Nous avons dit que la Prusse, contrainte de marcher avec Napoléon, s’entendait secrètement dès le mois de février avec la Russie. Voici une nouvelle preuve du désir qu’elle avait de se ranger avec nos ennemis. Au mois de juillet, le colonel prussien Gneisenau vint à Stockholm. Il quittait sa patrie, asservie à Napoléon, et se rendait en Angleterre pour chercher un appui ou quelque sûre alliance. A peine débarqué, il envoya secrètement au prince royal une lettre remplie de protestations d’amitié du roi son maître.
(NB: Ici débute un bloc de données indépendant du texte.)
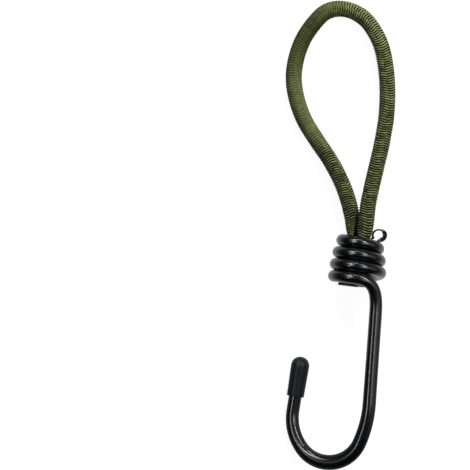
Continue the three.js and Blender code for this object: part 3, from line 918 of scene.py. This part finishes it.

Le roi l’avait chargé « de remercier Bernadotte des sympathies qu’il avait exprimées à son égard, et il regrettait profondément que les complications actuelles ne lui eussent pas permis de consacrer par d’autres liens encore sa vive amitié et sa reconnaissance. » De telles paroles devaient flatter et séduire Bernadotte, qui eut avec l’exilé prussien plusieurs entrevues où furent sans doute fixées les bases de la future paix de Kalish, signée entre la Russie et la Prusse au commencement de 1813.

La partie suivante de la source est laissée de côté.